I wrote a blog post
on the site about the game's smooth grid-based movement. I'll copy it here as well:
Out of the many grid-based Snake and Tron style games I have played, almost all have noticeably jerky player movement. The usual reason for this is that the game uses tile-based graphics and wants to constrain player location to coordinates on the grid, however I consider smooth visualizations essential to the aesthetic of Snayke.
Here is a recording of Snayke with its smooth movement disabled: YouTube video
And here is the same gameplay with smooth movement enabled: YouTube video
It's easy to see how much smooth movement adds to a grid-based game, especially when things move at slower speeds. There are a few different ways to accomplish this depending on the visual style of the game.

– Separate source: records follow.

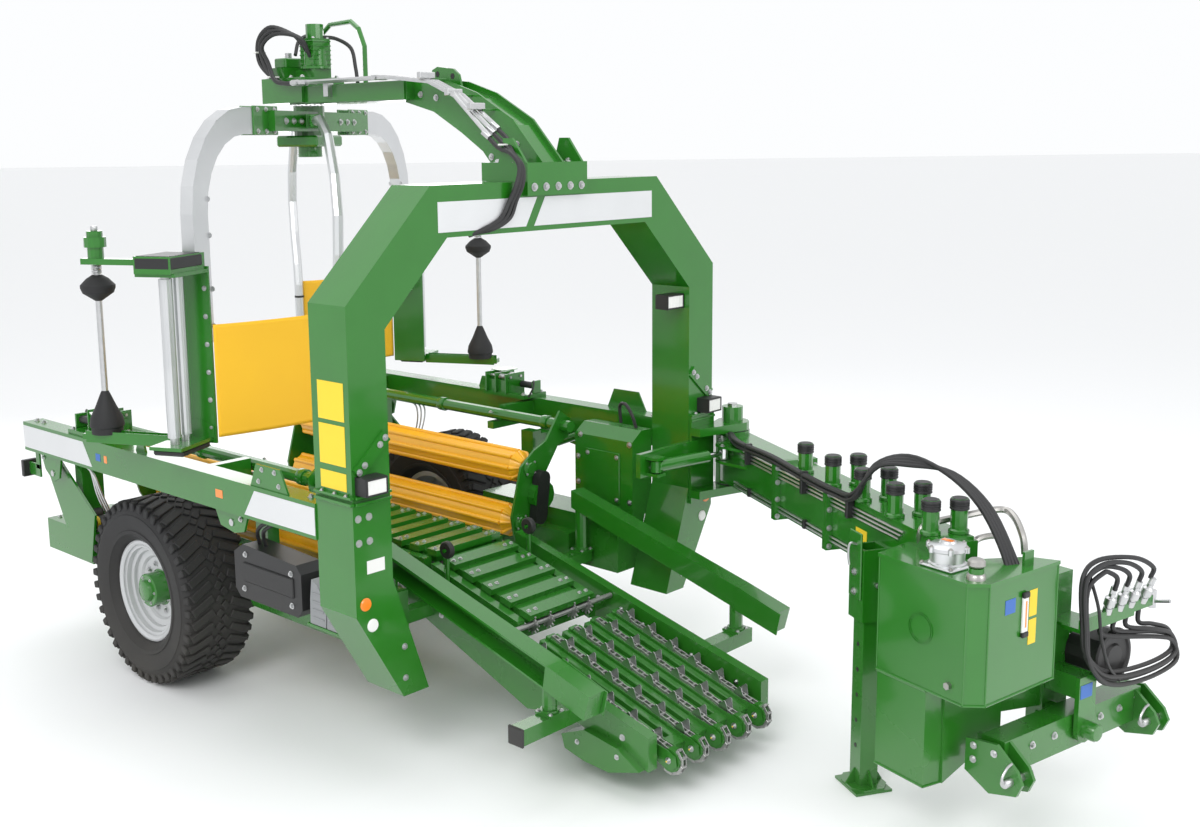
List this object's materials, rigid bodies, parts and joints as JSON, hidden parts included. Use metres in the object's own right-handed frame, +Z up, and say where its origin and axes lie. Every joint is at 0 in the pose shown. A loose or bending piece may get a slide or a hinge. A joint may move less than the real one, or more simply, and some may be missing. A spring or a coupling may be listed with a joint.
{
  "type": "square bale wrapper",
  "caption": "Trailed wrapper for square bales: loading ramp, slat conveyor, portal arch, overhead film rotor, side-swung drawbar with oil tank.",
  "frame": {"origin": "middle of the machine's box, on the ground", "axes": "+X towards the hitch, +Y the machine's left, +Z up"},
  "size_m": [5.8022, 3.0974, 3.5986],
  "materials": {
    "green": "gloss",
    "aluminium": "satin",
    "rim": "satin",
    "tyre": "matt",
    "black": "satin",
    "yellow": "satin",
    "cloth": "coated cloth",
    "steel": "satin"
  },
  "bodies": {
    "chassis": {"arch_frame": "green", "axle": "black", "boom": "green", "boom_pipes": "steel", "chassis_frame": "green", "conveyor_sides": "green", "drawbar_bracket": "green", "drive_cover": "black", "film_cutter_left": "green", "film_cutter_right": "green", "headlamp_left": "black", "headlamp_right": "black", "hose_hoop": "green", "leg_cover_box": "green", "ramp_carrier": "green", "rotor_motor": "green", "side_beam_left": "green", "side_beam_right": "green", "slat_conveyor": "green", "tail_lamp_left": "green", "tail_lamp_right": "green", "work_lamp": "black"},
    "wheel_right": {"tyre_right": "tyre", "rim_right": "rim"},
    "wheel_left": {"tyre_left": "tyre", "rim_left": "rim"},
    "rotor": {"rotor_beam": "green", "wrap_arm_right": "aluminium", "wrap_arm_left": "aluminium", "curtain_tube_right": "aluminium", "curtain_tube_left": "aluminium", "dispenser_right": "green", "dispenser_left": "green", "film_mast_right": "steel", "film_mast_left": "steel", "curtain_right": "cloth", "curtain_left": "cloth"},
    "film_roller_inner_right": {"film_roller_inner_right": "aluminium"},
    "film_roller_outer_right": {"film_roller_outer_right": "aluminium"},
    "carriage_right": {"carriage_right": "green"},
    "yellow_roller_upper_right": {"yellow_roller_upper_right": "yellow"},
    "yellow_roller_lower_right": {"yellow_roller_lower_right": "yellow"},
    "film_roller_inner_left": {"film_roller_inner_left": "aluminium"},
    "film_roller_outer_left": {"film_roller_outer_left": "aluminium"},
    "carriage_left": {"carriage_left": "green"},
    "yellow_roller_upper_left": {"yellow_roller_upper_left": "yellow"},
    "yellow_roller_lower_left": {"yellow_roller_lower_left": "yellow"},
    "loading_ramp": {"loading_ramp": "green", "ramp_slats": "green", "guide_rail_left": "green", "guide_rail_right": "green"},
    "drawbar": {"drawbar": "green", "film_posts": "green", "tank": "green", "coupler_stand": "green", "hose_guard": "black"},
    "hitch_bar": {"hitch_bar": "green"},
    "jack_stand": {"jack_stand": "green"},
    "swing_barrel": {"swing_barrel": "green"},
    "swing_rod": {"swing_rod": "steel"}
  },
  "joints": [
    {"name": "wheel_spin_right", "type": "hinge", "parent": "chassis", "child": "wheel_right", "pos_m": [-1.70409, -1.036, 0.515], "axis": [0, 1, 0], "continuous": true},
    {"name": "wheel_spin_left", "type": "hinge", "parent": "chassis", "child": "wheel_left", "pos_m": [-1.70409, 1.036, 0.515], "axis": [0, 1, 0], "continuous": true},
    {"name": "rotor_turn", "type": "hinge", "parent": "chassis", "child": "rotor", "pos_m": [-1.66009, 0, 3.04], "axis": [0, 0, 1], "continuous": true},
    {"name": "film_roller_inner_spin_right", "type": "hinge", "parent": "rotor", "child": "film_roller_inner_right", "pos_m": [-1.03644, -1.29239, 1.9], "axis": [0, 0, 1], "continuous": true},
    {"name": "film_roller_outer_spin_right", "type": "hinge", "parent": "rotor", "child": "film_roller_outer_right", "pos_m": [-0.99298, -1.38246, 1.9], "axis": [0, 0, 1], "continuous": true},
    {"name": "film_roller_inner_spin_left", "type": "hinge", "parent": "rotor", "child": "film_roller_inner_left", "pos_m": [-2.28374, 1.29239, 1.9], "axis": [0, 0, 1], "continuous": true},
    {"name": "film_roller_outer_spin_left", "type": "hinge", "parent": "rotor", "child": "film_roller_outer_left", "pos_m": [-2.3272, 1.38246, 1.9], "axis": [0, 0, 1], "continuous": true},
    {"name": "carriage_swing_right", "type": "hinge", "parent": "chassis", "child": "carriage_right", "pos_m": [-1.70409, -0.88, 1.27], "axis": [1, 0, 0], "range_deg": [0, 18]},
    {"name": "yellow_roller_upper_spin_right", "type": "hinge", "parent": "carriage_right", "child": "yellow_roller_upper_right", "pos_m": [-1.70409, -0.6, 1.065], "axis": [1, 0, 0], "continuous": true},
    {"name": "yellow_roller_lower_spin_right", "type": "hinge", "parent": "carriage_right", "child": "yellow_roller_lower_right", "pos_m": [-1.70409, -0.52, 0.76], "axis": [1, 0, 0], "continuous": true},
    {"name": "carriage_swing_left", "type": "hinge", "parent": "chassis", "child": "carriage_left", "pos_m": [-1.70409, 0.88, 1.27], "axis": [-1, 0, 0], "range_deg": [0, 18]},
    {"name": "yellow_roller_upper_spin_left", "type": "hinge", "parent": "carriage_left", "child": "yellow_roller_upper_left", "pos_m": [-1.70409, 0.6, 1.065], "axis": [1, 0, 0], "continuous": true},
    {"name": "yellow_roller_lower_spin_left", "type": "hinge", "parent": "carriage_left", "child": "yellow_roller_lower_left", "pos_m": [-1.70409, 0.52, 0.76], "axis": [1, 0, 0], "continuous": true},
    {"name": "ramp_tilt", "type": "hinge", "parent": "chassis", "child": "loading_ramp", "pos_m": [-0.40409, 0, 0.64], "axis": [0, -1, 0], "range_deg": [-3, 10]},
    {"name": "drawbar_swing", "type": "hinge", "parent": "chassis", "child": "drawbar", "pos_m": [0.33591, 1.395, 1.13], "axis": [0, 0, 1], "range_deg": [0, 30]},
    {"name": "hitch_roll", "type": "hinge", "parent": "drawbar", "child": "hitch_bar", "pos_m": [2.62817, 0.65931, 0.421], "axis": [0.9816, -0.1908, 0], "range_deg": [-8, 8]},
    {"name": "jack_slide", "type": "slide", "parent": "drawbar", "child": "jack_stand", "axis": [0, 0, 1], "range_m": [0, 0.25]},
    {"name": "barrel_swing", "type": "hinge", "parent": "chassis", "child": "swing_barrel", "pos_m": [0.34591, 0.7, 1.19], "axis": [0, 0, -1], "range_deg": [0, 7.74]},
    {"name": "rod_slide", "type": "slide", "parent": "swing_barrel", "child": "swing_rod", "axis": [0.1679, 0.9858, 0], "range_m": [0, 0.0946]}
  ],
  "couplings": [
    {"joint": "barrel_swing", "follows": "drawbar_swing", "ratio": 0.25624},
    {"joint": "rod_slide", "follows": "drawbar_swing", "m_per_rad": 0.17977}
  ]
}
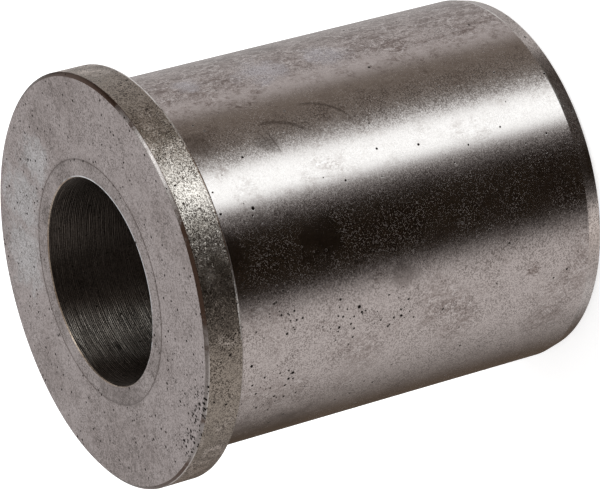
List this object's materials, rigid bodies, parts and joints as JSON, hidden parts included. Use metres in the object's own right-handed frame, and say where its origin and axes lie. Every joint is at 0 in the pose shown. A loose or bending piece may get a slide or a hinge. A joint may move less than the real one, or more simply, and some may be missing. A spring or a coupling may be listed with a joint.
{
  "type": "flanged bushing",
  "caption": "Plain round steel bushing with a thin flange at one end, a through bore and a lead-in taper, for pressing into a housing.",
  "frame": {"origin": "on the bore axis, in the plane of the flange's underside, which seats on the housing", "axes": "+Z along the bore axis, from the body towards the flanged head; X and Y are free, because the part is round"},
  "size_m": [0.056, 0.056, 0.0625],
  "materials": {
    "ground_steel": "ground and hardened, with faint stains, fine scratches and small pits"
  },
  "bodies": {
    "root": {"bushing": "ground_steel"}
  },
  "joints": []
}
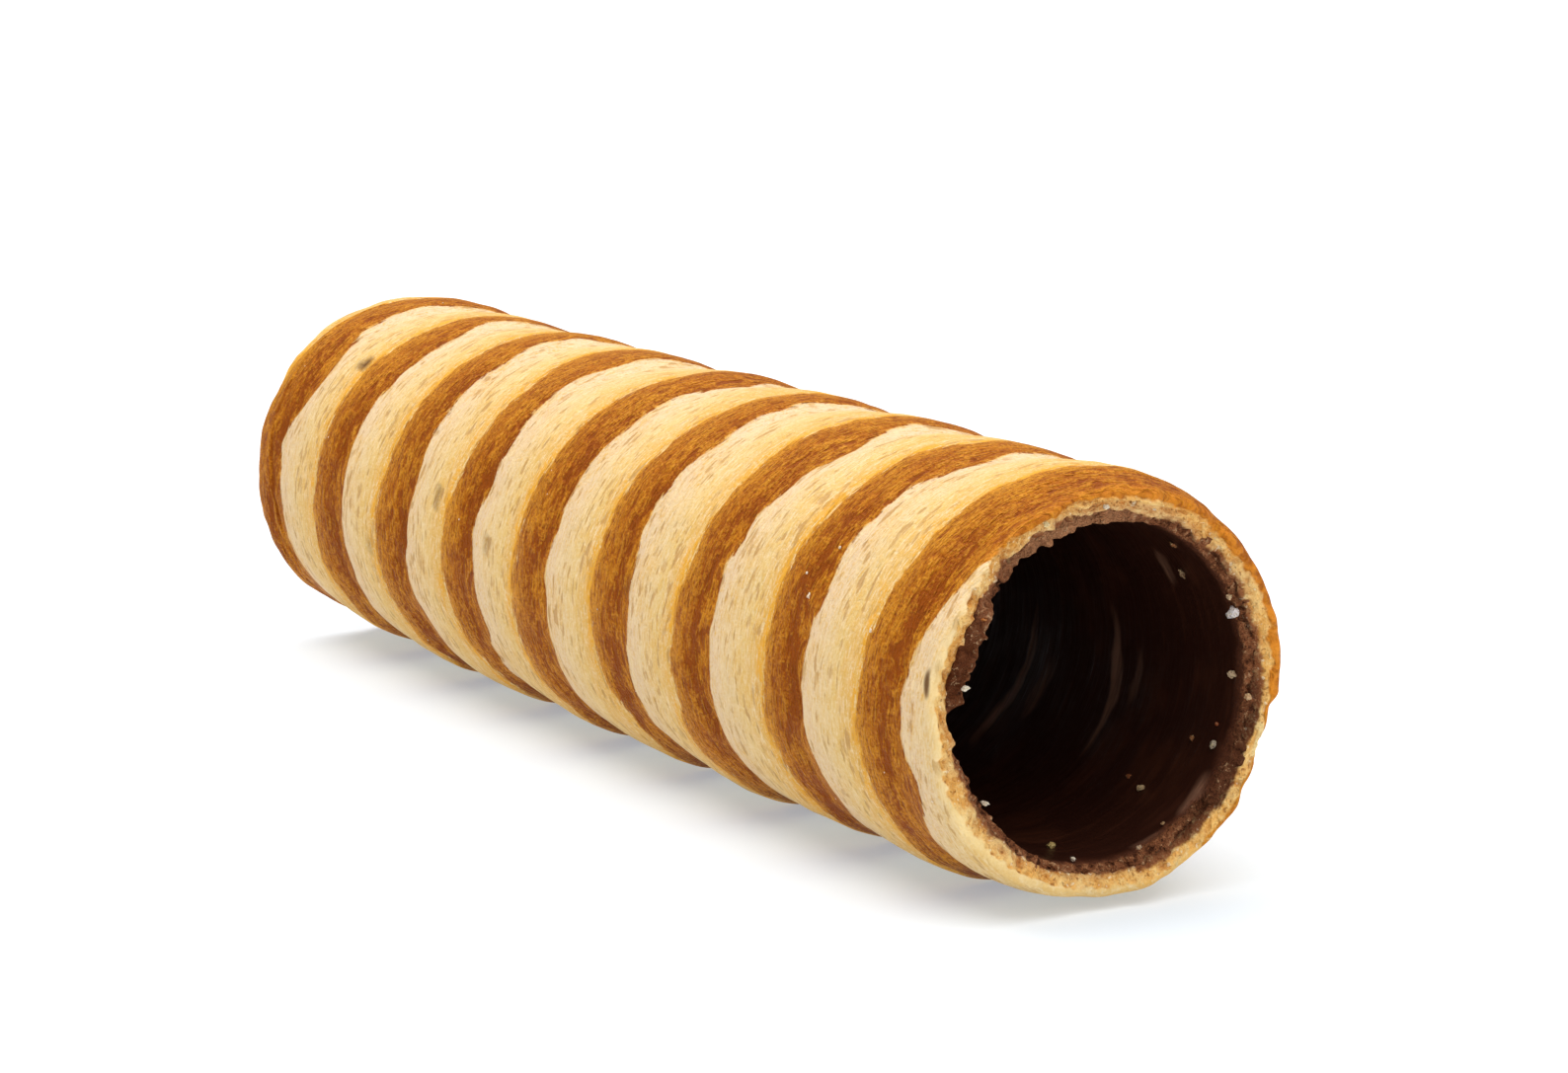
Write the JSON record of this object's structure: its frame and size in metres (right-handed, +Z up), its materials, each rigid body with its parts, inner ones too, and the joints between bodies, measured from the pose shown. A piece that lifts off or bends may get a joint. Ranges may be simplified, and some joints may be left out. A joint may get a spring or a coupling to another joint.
{
  "type": "striped pastry tube",
  "caption": "Hollow baked pastry tube, open at both ends, with spiral brown and cream stripes, raised turns and a thin dark chocolate lining, lying on its side.",
  "frame": {"origin": "centre of the object's box on the surface it rests on, below the middle of the tube", "axes": "+X along the tube towards the end with the loose crumbs and the slab of chocolate, +Z up"},
  "size_m": [0.1115, 0.0307, 0.0304],
  "materials": {
    "baked_dough": "baked two-tone dough, golden brown and cream stripes, matt with a faint sheen",
    "chocolate": "set dark chocolate, satin inside, rough where broken at the rim"
  },
  "bodies": {
    "root": {"pastry_tube": "baked_dough", "chocolate_lining": "chocolate"}
  },
  "joints": []
}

In Snayke's case, each snake is represented by an individual tile image for each position the snake occupies on the grid. Smooth movement is achieved by doing a scissor cut-out of the front and back tiles of the snake, where the size of the visible area of the scissored tiles are determined by the time left until the snake's head reaches its next grid position.
While Snayke's visual movement appears smooth, snakes still move in discrete ticks under the hood. Collision detection and direction changes are calculated every time a snake advances to a new position on the grid, rather than continuously. This entails a slight amount of lag between the player pressing buttons and the game reacting, but no more than what would be there if smooth movement were disabled.